La brigada del folio

No utilizo con mucha frecuencia el transporte público de mi ciudad. En ocasiones me ha dejado en la estacada y prefiero evitarlo tanto como puedo. Sin embargo, hace pocos días, y no sé si por casualidad o no, subí con la ayuda de mi asistente personal al autobús de línea. Por suerte o por el buen hacer de la empresa, la rampa de ascenso y descenso se desplegó con normalidad y yo no tuve problemas para subir al vehículo. Después de efectuar alguna maniobra más o menos compleja con mi sofá, me coloqué en el lugar reservado a quienes vamos en silla de ruedas. (Un breve inciso: parece que la accesibilidad a un vehículo o edificio viene dada por tener o no tener una rampa. Tengo que decir que esto no es en absoluto cierto. He sido testigo, y a veces víctima de lugares que tienen rampas con desniveles imposibles, simulacros de rampas que no llegan al suelo, o lugares con rampa pero demasiado estrechos para que yo entrara. Estos amagos de acceso son deprimentes, muy deprimentes). Pero volviendo a la jornada en la que ¡albricias! viajé en el autobús, se sucedieron las paradas en el camino, con la pequeña anécdota de que en una esperaba una pareja de presuntos viajeros con silla de ruedas, y en otra había un señor con silla de ruedas totalmente equipado para montarse y realizar su trayecto. ¡Horror de horrores! Sin duda, un trío de descerebrados.

Es decir, había cuatro personas en sillas de ruedas dispuestas a pagar como el resto de transeúntes y sólo un sitio medianamente adecuado a sus necesidades. Por fortuna para mí, yo era el privilegiado que ocupaba tal espacio y lo iba a defender con uñas y dientes si hacía falta. En cambio, mi mezquindad no se mostró en todo su esplendor y me giré lo justo y necesario para permitir que una segunda persona compartiera o compartiese mi inviolable sitio y pudiera o pudiese llegar a su destino. Tengo que confesar que me jugué el tipo por una desconocida, poniendo en riesgo mi seguridad personal al colocarme de forma lateral a la marcha, en lugar de en la misma dirección que viajábamos, como bien indicaban las señales. También es verdad hay autobuses en los que el viajero en silla de ruedas se tiene que colocar de espaldas a la dirección del viaje.
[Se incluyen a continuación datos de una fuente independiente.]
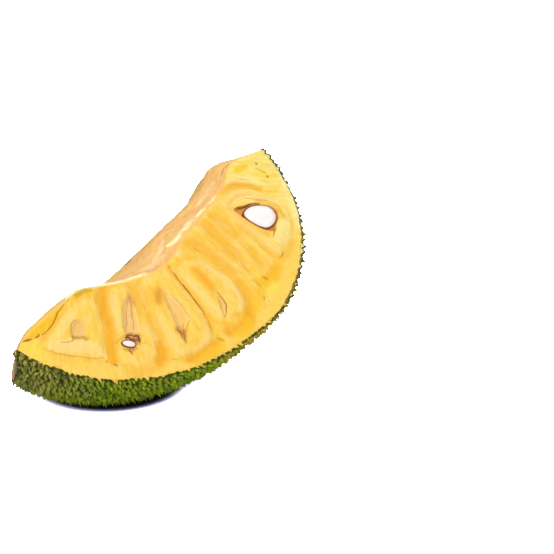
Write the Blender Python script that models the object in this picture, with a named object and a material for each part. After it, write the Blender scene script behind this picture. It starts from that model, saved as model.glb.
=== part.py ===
"""A cut wedge of ripe jackfruit, lying on its rind, with seeds in the cut bulbs.

Fruit frame: X runs along the fruit's own axis from one tip to the other, Z points away from
the middle of the rind, and the front cut faces -Y. An empty turns and lifts that frame into the
pose in which the wedge lies on the table, z = 0. Everything is in metres, and lists of points
are written in centimetres.
"""

import math

import bmesh
import bpy
from mathutils import Matrix, Vector

CM = 0.01

# --- Driving dimensions ---------------------------------------------------------------------
HALF_LENGTH = 0.165            # fruit's middle to either tip, along the skin's axis
SKIN_RADIUS = 0.1225           # at the middle, to the skin between the spines
ROUNDNESS = 0.49               # 0.5 would be a true ellipsoid
SPINE_HEIGHT = 0.003           # the blunt spines that cover the skin
FRONT_ANGLE = math.radians(50)     # front cut, from the middle of the rind
LEFT_END = -0.1620             # stalk end
RIGHT_END = 0.1660             # blossom end

# --- How it lies ----------------------------------------------------------------------------
REST_TILT = math.radians(12)   # the blossom end stands higher
AXIS_HEIGHT = 0.1212           # fruit's middle above the table
CENTRE_X = -0.0066              # fruit's middle, so that the box is centred on the origin
CENTRE_Y = 0.0029

# --- Mesh steps -----------------------------------------------------------------------------
STATIONS = 54                  # cross-sections along the axis
RIND_STEPS = 22
FRONT_STEPS = 3
CORE_STEPS = 2
BACK_STEPS = 4

GAP = 0.0003                   # between a seed and the hollow that holds it

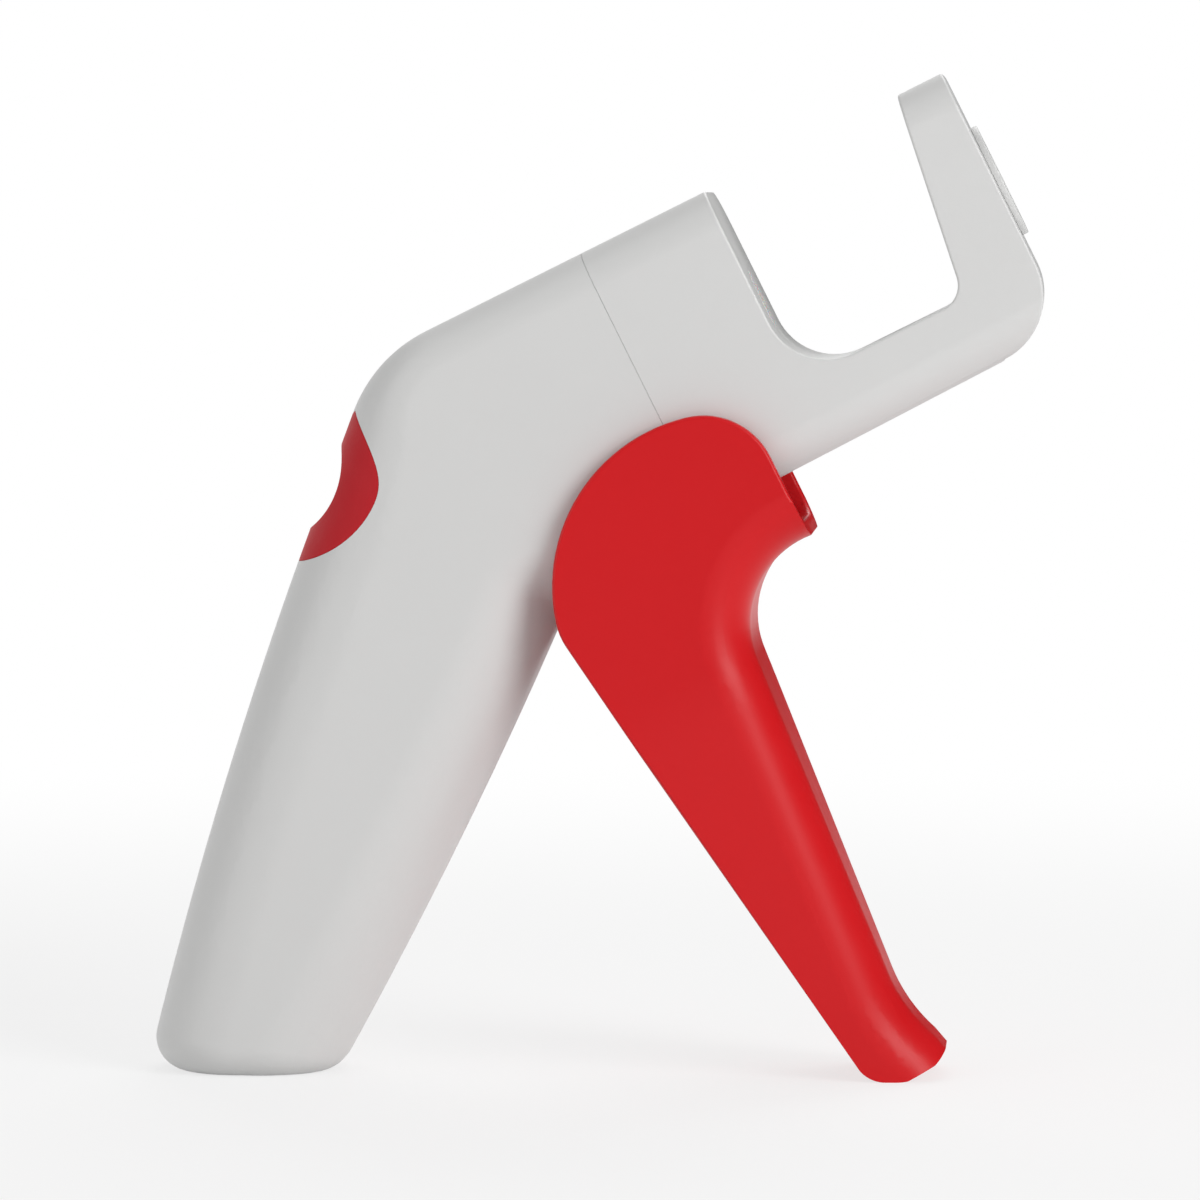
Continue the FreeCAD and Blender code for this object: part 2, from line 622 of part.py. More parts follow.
def face_normal():
    """Square to the lever's front wall, towards the inside of the channel."""
    return V(FRONT_DIR.z, 0, -FRONT_DIR.x)


def tail_frame(lift):
    """Places inside the lever's front wall: along it from the finger rest, and up from it."""
    start = FINGER + face_normal() * (FINGER_R + LEVER_WALL + lift)

    def at(along, up):
        return start + FRONT_DIR * along + face_normal() * up

    return at


def screw_places():
    return [TAIL_LENGTH * 0.35, TAIL_LENGTH * 0.78]


def lever_outline():
    """Corners and edges of the lever's side outline, with the corners still sharp."""
    hub_s = (HUB - HEAD_O).dot(ALONG)
    hub_h = (HUB - HEAD_O).dot(UP)
    crest = head(HUB_FRONT_S, hub_h + math.sqrt(HUB_R ** 2 - (HUB_FRONT_S - hub_s) ** 2))
    shoulder_h = (FINGER - HEAD_O).dot(UP) + FINGER_R
    shoulder = head(HUB_FRONT_S, shoulder_h)
    rear = V(BACK_DIR.z, 0, -BACK_DIR.x)
    foot = HUB + rear * BACK_EDGE
    heel = foot - BACK_DIR * math.sqrt(HUB_R ** 2 - BACK_EDGE ** 2)
    hub_top = HUB + (UP - ALONG).normalize() * HUB_R
    front_top = FINGER + face_normal() * FINGER_R
    finger_mid = FINGER + (face_normal() + UP).normalize() * FINGER_R
    front_low = front_top + FRONT_DIR * FRONT_RUN
    flare_centre = front_low - face_normal() * FLARE_R
    flare_end = flare_centre + turned(face_normal(), -FLARE_TURN) * FLARE_R
    flare_mid = flare_centre + turned(face_normal(), -FLARE_TURN / 2) * FLARE_R
    lip = V(PIVOT_X + TIP_X, 0, TIP_RISE)
    half_turn = math.acos(1 - TIP_RISE / TOE_R) / 2
    toe = lip - V(TOE_R * math.sin(2 * half_turn), 0, TIP_RISE)
    toe_middle = toe + V(TOE_R * math.sin(half_turn), 0, TOE_R * (1 - math.cos(half_turn)))
    sole = foot + BACK_DIR * (foot.z / math.cos(math.radians(BACK_LEAN)))
    front = [
        Part.Arc(shoulder, finger_mid, front_top).toShape(), Part.makeLine(front_top, front_low),
        Part.Arc(front_low, flare_mid, flare_end).toShape(), Part.makeLine(flare_end, lip),
    ]
    rest = [
        Part.Arc(lip, toe_middle, toe).toShape(), Part.makeLine(toe, sole), Part.makeLine(sole, heel),
        Part.Arc(heel, hub_top, crest).toShape(), Part.makeLine(crest, shoulder),
    ]
    return front, rest, dict(crest=crest, heel=heel, sole=sole)


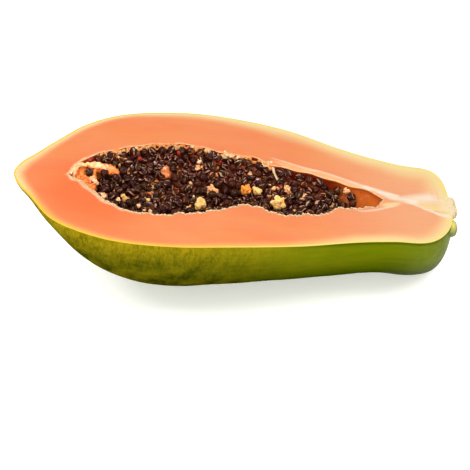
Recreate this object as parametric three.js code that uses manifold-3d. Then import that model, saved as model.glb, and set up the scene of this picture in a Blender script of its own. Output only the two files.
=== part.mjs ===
// Papaya half, cut lengthwise, lying on its skin with the cut face up.
// Millimetres, +Z up. +X points to the stem end, -Y is the near side, and the floor is Z = 0.
//
// The fruit is first shaped in the frame of its cut face: "along" runs from the blossom tip to
// the stem end, "across" runs over the cut face, and "depth" is measured down from the cut face.
// It is then tipped by restTilt, because it rests on its belly and on the thinner stem shoulder.

import * as THREE from 'three';
import { mergeVertices } from 'three/addons/utils/BufferGeometryUtils.js';
import Module from 'manifold-3d';

const wasm = await Module();
wasm.setup();

// ---------------------------------------------------------------- driving dimensions

const tipEnd = -151;              // blossom tip, along
const stemEnd = 151;              // end of the stem shoulder, along
const tipRounding = 7;            // length over which the blossom tip closes
const stemRounding = 24;          // length over which the cut face closes at the stem
const stemUnderRounding = 18;     // and the skin under it
const shoulderSquareness = 3.2;   // 2 closes the shoulder in a true round, more in a fuller one
const shoulderBulge = 6.5;        // how far the shoulder stands out under the cut face
const shoulderStart = 115;        // where that bulge begins, along

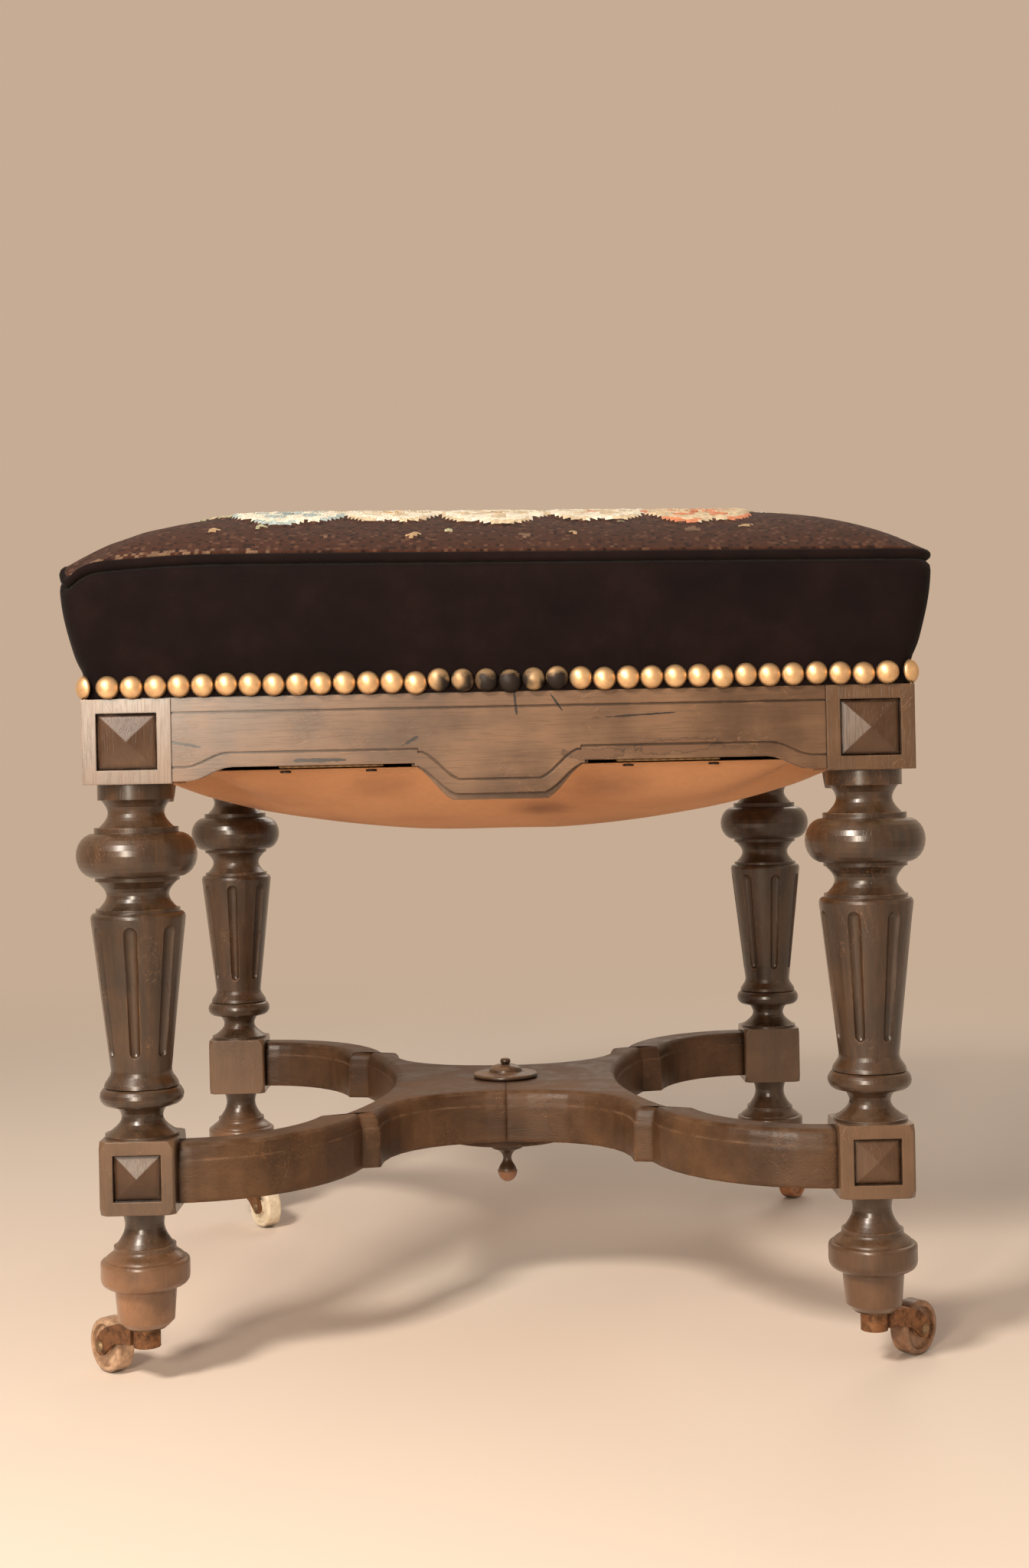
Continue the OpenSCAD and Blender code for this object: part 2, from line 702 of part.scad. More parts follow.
module fascia(side) {
  run = run_half(side) - joint_gap;
  face = -face_at(side) + fascia_face;
  step = face_at(side) - rebate_d;
  color("#3a2a20")
    on_side(side)
      difference() {
        union() {
          translate([0, face, 0])
            upright(fascia_t)
              polygon(concat(whole_edge(shaped_edge(run, 0)),
                             [[-run, rail_top], [run, rail_top]]));
          translate([0, face + fascia_t - eps, 0])
            upright(backing_t + eps)
              polygon(concat(whole_edge(shaped_edge(run, 0, backing_show, backing_show / 2)),
                             [[-run, rail_top], [run, rail_top]]));
        }
        translate([-run - 1, -step - rebate_d - 1, wood_top])
          cube([2 * run + 2, rebate_d + 1, hidden_h + 1]);
        translate([-run - 1, face - 1, wood_top - line_top - line_w / 2])
          cube([2 * run + 2, line_d + 1, line_w]);
        translate([0, face - 1, 0])
          upright(line_d + 1)
            polygon(stroke(whole_edge(shaped_edge(run + 1, line_low, 0, -2)), line_w));
      }
}

// Glued blocks that brace the frame's corners round the legs
module corner_blocks() {
  out_x = frame_w / 2 - rail_face - rail_t - joint_gap;
  out_y = frame_d / 2 - rail_face - rail_t - joint_gap;
  in_x = leg_x - top_block / 2 - joint_gap;
  in_y = leg_y - top_block / 2 - joint_gap;
  color("#9a7a55")
    for (sx = [-1, 1]) for (sy = [-1, 1])
      mirror([sx < 0 ? 1 : 0, 0, 0])
        mirror([0, sy < 0 ? 1 : 0, 0])
          translate([0, 0, rail_z + (rail_h - corner_h) / 2])
            linear_extrude(corner_h)
              polygon([[out_x, out_y - corner_leg], [out_x, in_y], [in_x, in_y],
                       [in_x, out_y], [out_x - corner_leg, out_y]]);
}

// A diamond point on the +X face of a block, with its base on the recess's floor
module diamond(side, border, height) {
  a = side / 2 - border - joint_gap;
  b = height / 2 - border - joint_gap;
  base = [[0, -a, -b], [0, a, -b], [0, a, b], [0, -a, b], [point_h, 0, 0]];
  translate([side / 2 - recess_d, 0, height / 2])
    polyhedron(base, [[0, 3, 2, 1], [0, 1, 4], [1, 2, 4], [2, 3, 4], [3, 0, 4]]);
}

module diamonds(side, border, height, z) {
  color("#2c2018")
    for (sx = [-1, 1]) for (sy = [-1, 1])
      at_corner(sx, sy)
        for (turned = [0, 1])
          mirror([turned, -turned, 0])
            translate([0, 0, z])
              diamond(side, border, height);
}

// Plan of the stretcher's right half. The arm's two edges are quarter ellipses about one centre.
block_in = leg_x - low_block / 2;
arm_x = leg_x - arm_cx;
arm_y = leg_y - arm_cy;
front_a = arm_x - bay_w - nib_step;
front_b = leg_y + arm_w / 2 - arm_y;
side_a = front_a - nib_w;
side_b = front_b - arm_w;
side_cx = waist + side_r;

function ellipse_y(x, a, b) = arm_y + b * sqrt(max(0, 1 - pow((arm_x - x) / a, 2)));
function ellipse_arc(a, b, from, to, n) =
  [for (i = [0:n]) let (t = mix(from, to, i / n)) [arm_x - a * cos(t), arm_y + b * sin(t)]];

// Edge of the back bay, from the block to the seam
function bay_edge() =
  let (t_nib = asin((nib_y + 2 - arm_y) / front_b), deep = nib_y - seam_half)
  concat(
    [[block_in, ellipse_y(block_in, front_a, front_b)]],
    ellipse_arc(front_a, front_b, 84, t_nib, 9),
    [for (i = [0:9]) let (x = bay_w * cos(10 * i))
      [x, nib_y - deep * pow(1 - pow(x / bay_w, bay_power), 1 / bay_power)]]
  );

// Edge of the side bay on its back half, from the block almost to the middle of the waist
function waist_edge() =
  let (t_nib = asin((nib_y - arm_y) / side_b))
  concat(
    [[block_in, ellipse_y(block_in, side_a, side_b)]],
    ellipse_arc(side_a, side_b, 80, t_nib, 9),
    [for (i = [0:9]) let (y = (nib_y - 3) * (1 - i / 10)) [side_cx - sqrt(side_r * side_r - y * y), y]]
  );

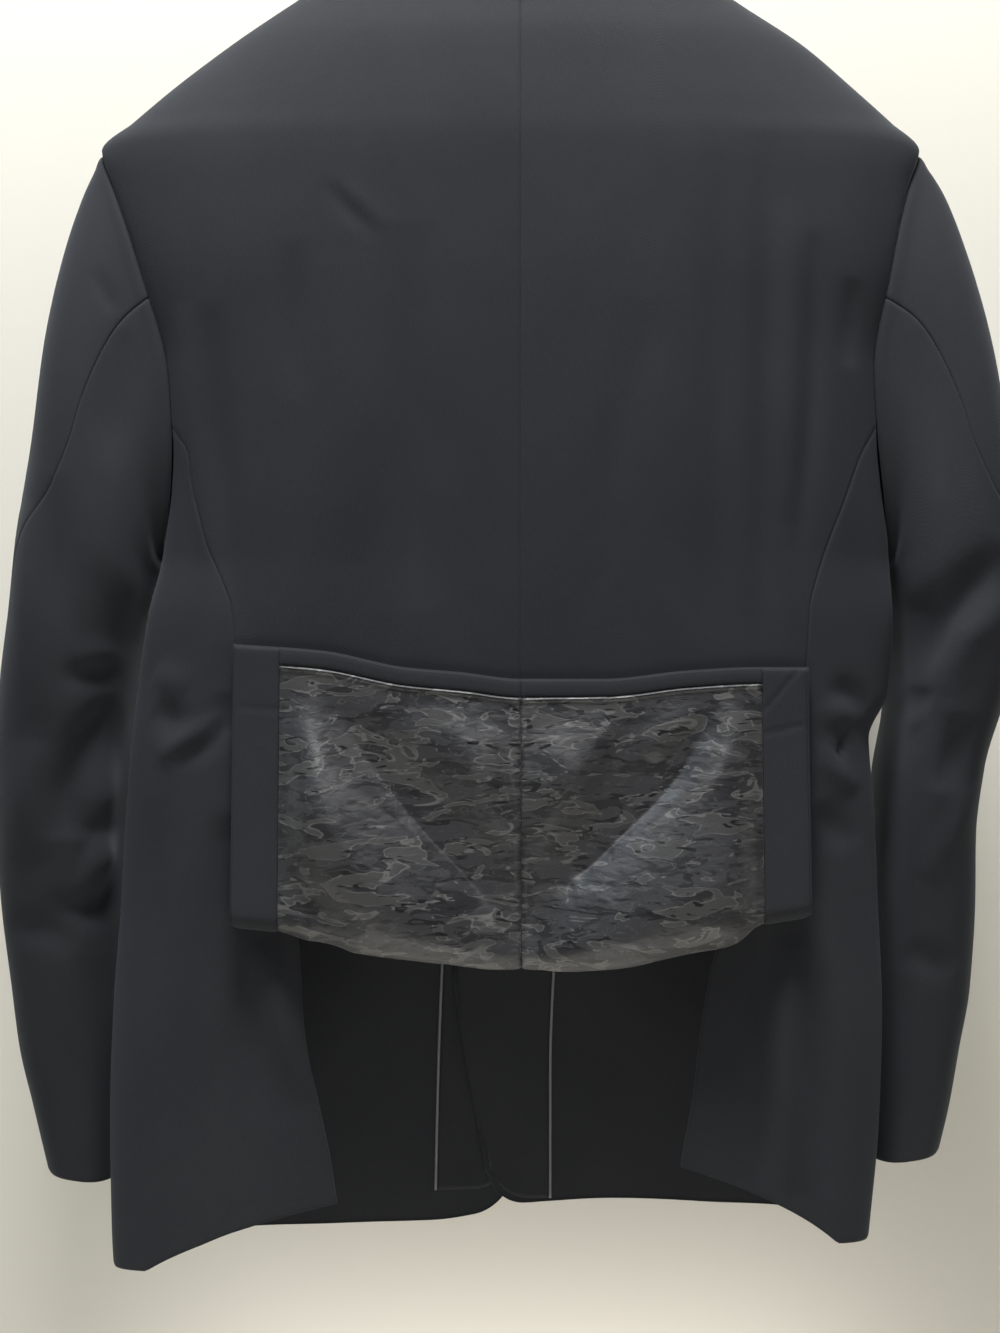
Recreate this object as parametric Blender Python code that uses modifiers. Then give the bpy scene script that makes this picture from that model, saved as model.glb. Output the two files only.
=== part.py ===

Finalmente, éramos dos las personas que íbamos en un lugar reservado a un viajero y dos las personas que tuvieron que aguardar a los siguientes coches para viajar en ellos.

El punto es que a mí no me gustan los privilegios sino que se cumplan los derechos. Por desgracia, aunque a mí me parezca injusto que dos personas se queden sin viajar por sus ruedas, creo que no hay nada de ilegal en ello. Algunos estamos contra las cuotas en este asunto, y demandamos con la fuerza de nuestro folio que la accesibilidad debe estar disponible para todos, en caso contrario no hablamos de accesibilidad. Pónganse en mi pellejo por un momento e imaginen que a nuestra magnífica flota de autobuses sólo pueden subir cinco mujeres, o siete personas de raza negra a la vez. Aparte de ser algo impensable e indefendible, en lugar de asumir la situación y conformarse como Dios manda, en seguida surgiría alguna Victoria Kent o alguna Rosa Parks de turno protestando por la desigualdad y discriminación de la que eran objeto. Se habría liado una bien parda.

En este sentido, mi opinión sería que habría que cambiar la Ley, pero claro, reconozco que yo sería extremadamente subjetivo y al instante se notaría de qué pie cojeo aunque escondiera el plumero. Por el momento, y por el bien común (nosotros no contamos), habrá que seguir mostrándose dóciles.

En otro orden de cosas, no hace mucho que un profesor insistía en que los discriminados por nuestro funcionamiento nos estábamos acostumbrando rápidamente a vivir la buena vida con esto de la asistencia personal. Y no es que hagamos nada excepcional, salvo hacer uso del bus o ir a la cafetería de la universidad. Únicamente intentamos llegar a la igualdad de oportunidades. Pero va a ser que no.